┌─ DATA SECTION

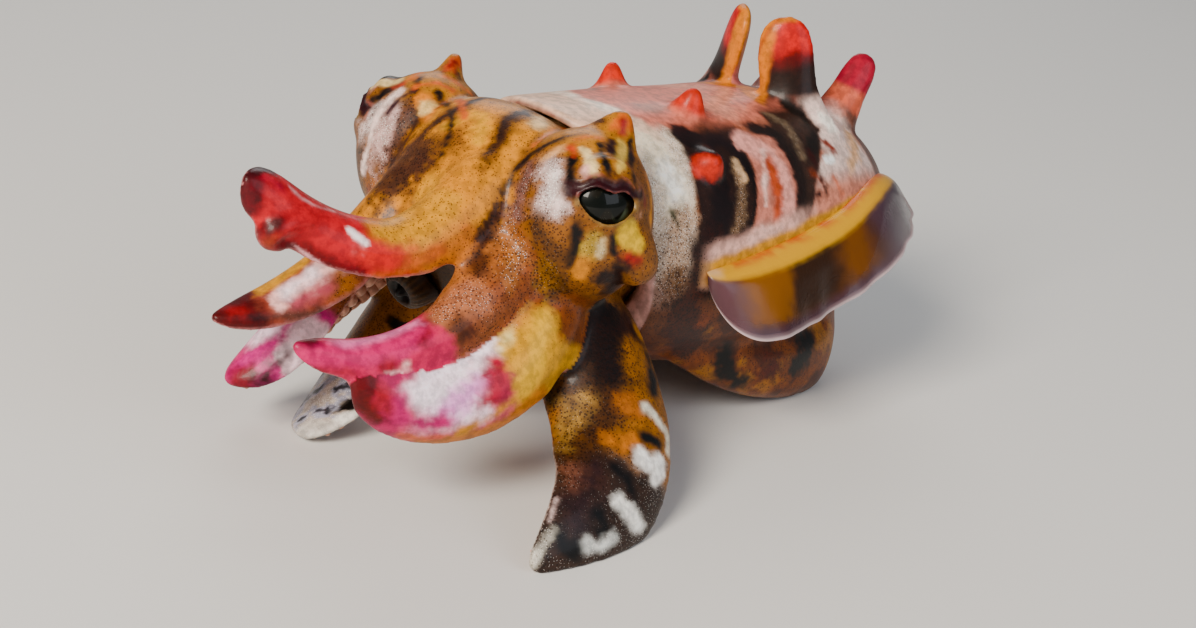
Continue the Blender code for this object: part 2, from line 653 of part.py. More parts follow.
def funnel(name):
    """The siphon under the head, an open tube that points forwards."""
    line = smooth_path([(-33.5, 12.0), (-39, 10.8), (-44, 10.6), (-48, 11.6)], 8)
    radii = smooth_path([4.6, 3.9, 3.1, 2.7], 8)[:, 0]
    ahead = np.gradient(line, axis=0)
    rings = []
    for i in range(8):
        lean = math.atan2(ahead[i, 1], -ahead[i, 0])
        up = (0, math.sin(lean), math.cos(lean))
        rings.append(oval((0, *line[i]), (1, 0, 0), up, radii[i] * 1.15, radii[i], 16, 1.0))
    mouth = rings[-1].mean(axis=0)
    bore = [mouth + (rings[-1] - mouth) * 0.7, mouth + (rings[-1] - mouth) * 0.55 + np.array([0, 4, 0])]
    body = loft(name, rings + bore)
    combine(body, head_masses(SLOPE_GAP) + [mantle("grown_mantle", GAP)], "DIFFERENCE")
    return body


def mouth(name):
    """The round lips at the middle of the arm crown, with the tips of the beak between them."""
    line = smooth_path([(-52.0, 22.4), (-54.4, 21.2), (-57.0, 19.9)], 6)
    ahead = unit([0, *(line[-1] - line[0])])
    up = np.cross((-1, 0, 0), ahead)
    up = up if up[2] > 0 else -up
    radii = smooth_path([2.9, 3.2, 2.4], 6)[:, 0]
    rings = [oval((0, *line[i]), (1, 0, 0), up, radii[i], radii[i], 14, 1.0) for i in range(6)]
    lip = rings[-1].mean(axis=0)
    rings.append(lip + (rings[-1] - lip) * 0.7 + ahead * 0.3)
    rings.append(lip + (rings[-1] - lip) * 0.6 - ahead * 1.0)
    body = loft(name, rings)
    beak = [papilla(lip - ahead * 1.6 + up * 0.45 * half, ahead - up * 0.15 * half, 2.4, (0.9, 0.8, 0.4),
                    (0.45, 0.4, 0.25), up) for half in (1, -1)]
    combine(body, beak, "UNION")
    grown = [arm.solid("grown_arm", 0.0, 1.0, GAP) for arm in ARMS]
    return combine(body, head_masses(SLOPE_GAP) + grown, "DIFFERENCE")


SKINS = {
    "mantle": ((0.46, 0.13, 0.11), 0.38),
    "head": ((0.50, 0.20, 0.03), 0.38),
    "arm_base": ((0.62, 0.22, 0.03), 0.35),
    "arm_tip": ((0.55, 0.01, 0.06), 0.30),
    "walking_arm": ((0.16, 0.09, 0.04), 0.40),
    "fin": ((0.70, 0.36, 0.08), 0.30),
    "belly_flap": ((0.20, 0.06, 0.03), 0.40),
    "funnel": ((0.52, 0.34, 0.26), 0.35),
    "mouth": ((0.50, 0.28, 0.22), 0.30),
    "eye": ((0.01, 0.01, 0.008), 0.08),
}


def skin_of(name):
    """Which of the skins a node wears."""
    if name.startswith("arm4"):
        return "walking_arm"
    if name.startswith("arm"):
        return "arm_" + name.split("_")[-1]
    return name.removesuffix("_left").removesuffix("_right")


def clean(obj):
    """Joins corners that lie closer than a hair's breadth and drops the thin faces between them."""
    bm = bmesh.new()
    bm.from_mesh(obj.data)
    bmesh.ops.triangulate(bm, faces=bm.faces)
    bmesh.ops.remove_doubles(bm, verts=bm.verts, dist=WELD * MM)
    bmesh.ops.dissolve_degenerate(bm, edges=bm.edges, dist=WELD * MM)
    bmesh.ops.triangulate(bm, faces=bm.faces)
    bm.to_mesh(obj.data)
    bm.free()


def finish(obj):
    """Rounds the shading and gives the piece its own skin, in its main colour and wetness."""
    obj.data.shade_smooth()
    obj.data.set_sharp_from_angle(angle=math.radians(50))
    colour, roughness = SKINS[skin_of(obj.name)]
    material = bpy.data.materials.new(obj.name + "_skin")
    material.use_nodes = True
    shader = material.node_tree.nodes["Principled BSDF"]
    shader.inputs["Base Color"].default_value = (*colour, 1)
    shader.inputs["Roughness"].default_value = roughness
    shader.inputs["Metallic"].default_value = 0.0
    obj.data.materials.clear()
    obj.data.materials.append(material)


def move_to_origin(nodes):
    """Moves every mesh so that the middle of the model's underside is the world origin."""
    corners = np.array([v.co for node in nodes for v in node.data.vertices])
    low, high = corners.min(axis=0), corners.max(axis=0)
    shift = Vector((-(low[0] + high[0]) / 2, -(low[1] + high[1]) / 2, -low[2]))
    for node in nodes:
        for vert in node.data.vertices:
            vert.co += shift


def main():
    """Clears the scene and builds the animal node by node."""
    for obj in list(bpy.data.objects):
        bpy.data.objects.remove(obj)
    body = mantle("mantle")
    combine(body, mantle_papillae(), "UNION")
    nodes = [body, head("head")]
    nodes += arms()
    for arm in nodes[2:]:
        if "4" in arm.name:
            combine(arm, [slab(-20.0)], "DIFFERENCE")
    nodes += eyes()
    nodes += [fin("fin_left", 1), fin("fin_right", -1)]
    nodes += [belly_flap("belly_flap_left", 1), belly_flap("belly_flap_right", -1)]
    nodes += [funnel("funnel"), mouth("mouth")]
    for node in nodes:
        clean(node)
        finish(node)
    move_to_origin(nodes)


main()
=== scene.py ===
"""The looks of a life-size flamboyant cuttlefish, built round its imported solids.

The animal's own frame is in millimetres: it faces -Y, its left side is +X and it stands on
z = 0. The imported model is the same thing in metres, moved in X and Y by a shift that is read
from the left eye's box.
"""
import logging
import math
from dataclasses import dataclass
from enum import Enum

import bmesh
import bpy
import numpy as np
from mathutils import Matrix, Vector, noise
from mathutils.bvhtree import BVHTree
from mathutils.kdtree import KDTree


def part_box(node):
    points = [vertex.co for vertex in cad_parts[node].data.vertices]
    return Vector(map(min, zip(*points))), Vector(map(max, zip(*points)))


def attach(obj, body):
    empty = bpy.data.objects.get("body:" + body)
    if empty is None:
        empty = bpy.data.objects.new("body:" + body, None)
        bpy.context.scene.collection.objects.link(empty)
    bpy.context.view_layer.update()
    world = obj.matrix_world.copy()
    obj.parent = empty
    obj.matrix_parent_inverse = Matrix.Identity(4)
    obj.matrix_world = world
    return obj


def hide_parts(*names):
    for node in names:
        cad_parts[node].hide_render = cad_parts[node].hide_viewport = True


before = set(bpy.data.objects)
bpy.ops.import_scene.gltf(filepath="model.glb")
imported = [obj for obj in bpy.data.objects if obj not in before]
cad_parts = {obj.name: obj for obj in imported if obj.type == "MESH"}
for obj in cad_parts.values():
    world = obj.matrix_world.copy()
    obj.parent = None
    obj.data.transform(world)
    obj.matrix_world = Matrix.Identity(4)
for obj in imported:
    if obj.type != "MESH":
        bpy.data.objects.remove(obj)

log = logging.getLogger("cuttlefish")
MM = 0.001

# The eyes, and the lids' upper and lower lines over the ball from its front corner to its rear one
EYE_CENTRE = (15.5, -45.4, 33.3)
EYE_RADIUS = 4.4
EYE_LOOK = (0.85, -0.46, 0.26)
LID_CLEARANCE = 0.62
LID_THICKNESS = 0.75
LID_U = (-2.8, -2.1, -1.3, -0.5, 0.4, 1.3, 2.1, 3.0)
LID_TOP = (0.5, 1.05, 1.35, 1.0, 0.62, 0.85, 0.8, -0.15)
LID_BOTTOM = (0.3, -0.8, -1.38, -1.74, -1.84, -1.64, -1.1, -0.25)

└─

_GIVEN EXERCISE:_ Copy out the full material exactly as it appears.

_OUTPUT FOR THIS TASK:_
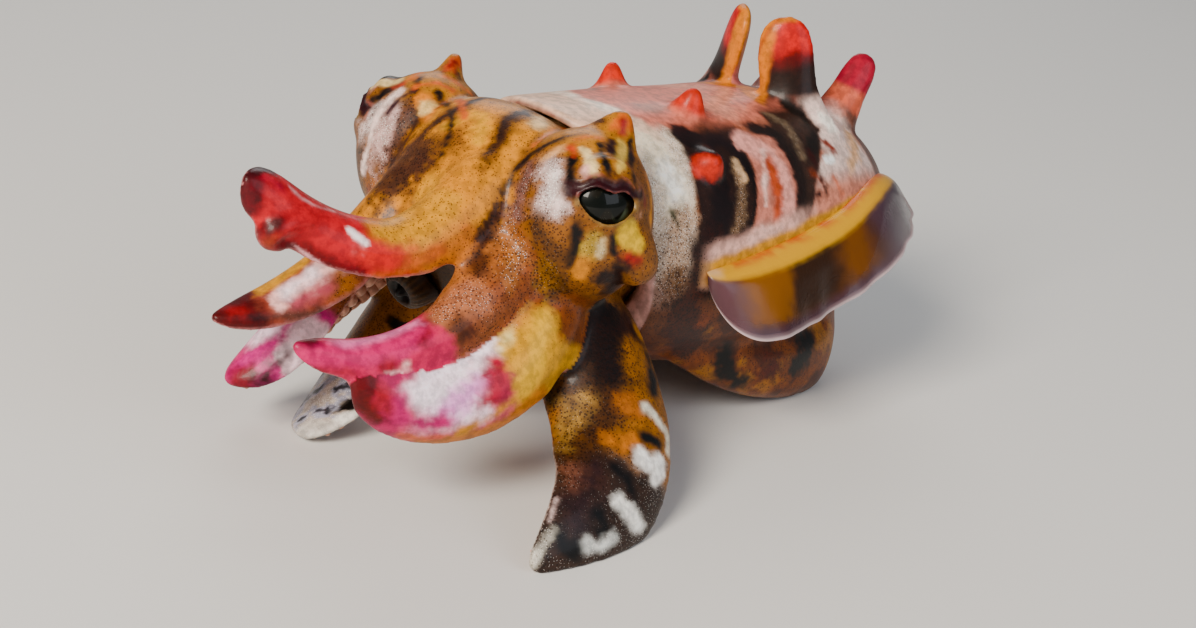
Continue the Blender code for this object: part 2, from line 653 of part.py. More parts follow.
def funnel(name):
    """The siphon under the head, an open tube that points forwards."""
    line = smooth_path([(-33.5, 12.0), (-39, 10.8), (-44, 10.6), (-48, 11.6)], 8)
    radii = smooth_path([4.6, 3.9, 3.1, 2.7], 8)[:, 0]
    ahead = np.gradient(line, axis=0)
    rings = []
    for i in range(8):
        lean = math.atan2(ahead[i, 1], -ahead[i, 0])
        up = (0, math.sin(lean), math.cos(lean))
        rings.append(oval((0, *line[i]), (1, 0, 0), up, radii[i] * 1.15, radii[i], 16, 1.0))
    mouth = rings[-1].mean(axis=0)
    bore = [mouth + (rings[-1] - mouth) * 0.7, mouth + (rings[-1] - mouth) * 0.55 + np.array([0, 4, 0])]
    body = loft(name, rings + bore)
    combine(body, head_masses(SLOPE_GAP) + [mantle("grown_mantle", GAP)], "DIFFERENCE")
    return body


def mouth(name):
    """The round lips at the middle of the arm crown, with the tips of the beak between them."""
    line = smooth_path([(-52.0, 22.4), (-54.4, 21.2), (-57.0, 19.9)], 6)
    ahead = unit([0, *(line[-1] - line[0])])
    up = np.cross((-1, 0, 0), ahead)
    up = up if up[2] > 0 else -up
    radii = smooth_path([2.9, 3.2, 2.4], 6)[:, 0]
    rings = [oval((0, *line[i]), (1, 0, 0), up, radii[i], radii[i], 14, 1.0) for i in range(6)]
    lip = rings[-1].mean(axis=0)
    rings.append(lip + (rings[-1] - lip) * 0.7 + ahead * 0.3)
    rings.append(lip + (rings[-1] - lip) * 0.6 - ahead * 1.0)
    body = loft(name, rings)
    beak = [papilla(lip - ahead * 1.6 + up * 0.45 * half, ahead - up * 0.15 * half, 2.4, (0.9, 0.8, 0.4),
                    (0.45, 0.4, 0.25), up) for half in (1, -1)]
    combine(body, beak, "UNION")
    grown = [arm.solid("grown_arm", 0.0, 1.0, GAP) for arm in ARMS]
    return combine(body, head_masses(SLOPE_GAP) + grown, "DIFFERENCE")


SKINS = {
    "mantle": ((0.46, 0.13, 0.11), 0.38),
    "head": ((0.50, 0.20, 0.03), 0.38),
    "arm_base": ((0.62, 0.22, 0.03), 0.35),
    "arm_tip": ((0.55, 0.01, 0.06), 0.30),
    "walking_arm": ((0.16, 0.09, 0.04), 0.40),
    "fin": ((0.70, 0.36, 0.08), 0.30),
    "belly_flap": ((0.20, 0.06, 0.03), 0.40),
    "funnel": ((0.52, 0.34, 0.26), 0.35),
    "mouth": ((0.50, 0.28, 0.22), 0.30),
    "eye": ((0.01, 0.01, 0.008), 0.08),
}


def skin_of(name):
    """Which of the skins a node wears."""
    if name.startswith("arm4"):
        return "walking_arm"
    if name.startswith("arm"):
        return "arm_" + name.split("_")[-1]
    return name.removesuffix("_left").removesuffix("_right")


def clean(obj):
    """Joins corners that lie closer than a hair's breadth and drops the thin faces between them."""
    bm = bmesh.new()
    bm.from_mesh(obj.data)
    bmesh.ops.triangulate(bm, faces=bm.faces)
    bmesh.ops.remove_doubles(bm, verts=bm.verts, dist=WELD * MM)
    bmesh.ops.dissolve_degenerate(bm, edges=bm.edges, dist=WELD * MM)
    bmesh.ops.triangulate(bm, faces=bm.faces)
    bm.to_mesh(obj.data)
    bm.free()


def finish(obj):
    """Rounds the shading and gives the piece its own skin, in its main colour and wetness."""
    obj.data.shade_smooth()
    obj.data.set_sharp_from_angle(angle=math.radians(50))
    colour, roughness = SKINS[skin_of(obj.name)]
    material = bpy.data.materials.new(obj.name + "_skin")
    material.use_nodes = True
    shader = material.node_tree.nodes["Principled BSDF"]
    shader.inputs["Base Color"].default_value = (*colour, 1)
    shader.inputs["Roughness"].default_value = roughness
    shader.inputs["Metallic"].default_value = 0.0
    obj.data.materials.clear()
    obj.data.materials.append(material)


def move_to_origin(nodes):
    """Moves every mesh so that the middle of the model's underside is the world origin."""
    corners = np.array([v.co for node in nodes for v in node.data.vertices])
    low, high = corners.min(axis=0), corners.max(axis=0)
    shift = Vector((-(low[0] + high[0]) / 2, -(low[1] + high[1]) / 2, -low[2]))
    for node in nodes:
        for vert in node.data.vertices:
            vert.co += shift


def main():
    """Clears the scene and builds the animal node by node."""
    for obj in list(bpy.data.objects):
        bpy.data.objects.remove(obj)
    body = mantle("mantle")
    combine(body, mantle_papillae(), "UNION")
    nodes = [body, head("head")]
    nodes += arms()
    for arm in nodes[2:]:
        if "4" in arm.name:
            combine(arm, [slab(-20.0)], "DIFFERENCE")
    nodes += eyes()
    nodes += [fin("fin_left", 1), fin("fin_right", -1)]
    nodes += [belly_flap("belly_flap_left", 1), belly_flap("belly_flap_right", -1)]
    nodes += [funnel("funnel"), mouth("mouth")]
    for node in nodes:
        clean(node)
        finish(node)
    move_to_origin(nodes)


main()
=== scene.py ===
"""The looks of a life-size flamboyant cuttlefish, built round its imported solids.

The animal's own frame is in millimetres: it faces -Y, its left side is +X and it stands on
z = 0. The imported model is the same thing in metres, moved in X and Y by a shift that is read
from the left eye's box.
"""
import logging
import math
from dataclasses import dataclass
from enum import Enum

import bmesh
import bpy
import numpy as np
from mathutils import Matrix, Vector, noise
from mathutils.bvhtree import BVHTree
from mathutils.kdtree import KDTree


def part_box(node):
    points = [vertex.co for vertex in cad_parts[node].data.vertices]
    return Vector(map(min, zip(*points))), Vector(map(max, zip(*points)))


def attach(obj, body):
    empty = bpy.data.objects.get("body:" + body)
    if empty is None:
        empty = bpy.data.objects.new("body:" + body, None)
        bpy.context.scene.collection.objects.link(empty)
    bpy.context.view_layer.update()
    world = obj.matrix_world.copy()
    obj.parent = empty
    obj.matrix_parent_inverse = Matrix.Identity(4)
    obj.matrix_world = world
    return obj


def hide_parts(*names):
    for node in names:
        cad_parts[node].hide_render = cad_parts[node].hide_viewport = True


before = set(bpy.data.objects)
bpy.ops.import_scene.gltf(filepath="model.glb")
imported = [obj for obj in bpy.data.objects if obj not in before]
cad_parts = {obj.name: obj for obj in imported if obj.type == "MESH"}
for obj in cad_parts.values():
    world = obj.matrix_world.copy()
    obj.parent = None
    obj.data.transform(world)
    obj.matrix_world = Matrix.Identity(4)
for obj in imported:
    if obj.type != "MESH":
        bpy.data.objects.remove(obj)

log = logging.getLogger("cuttlefish")
MM = 0.001

# The eyes, and the lids' upper and lower lines over the ball from its front corner to its rear one
EYE_CENTRE = (15.5, -45.4, 33.3)
EYE_RADIUS = 4.4
EYE_LOOK = (0.85, -0.46, 0.26)
LID_CLEARANCE = 0.62
LID_THICKNESS = 0.75
LID_U = (-2.8, -2.1, -1.3, -0.5, 0.4, 1.3, 2.1, 3.0)
LID_TOP = (0.5, 1.05, 1.35, 1.0, 0.62, 0.85, 0.8, -0.15)
LID_BOTTOM = (0.3, -0.8, -1.38, -1.74, -1.84, -1.64, -1.1, -0.25)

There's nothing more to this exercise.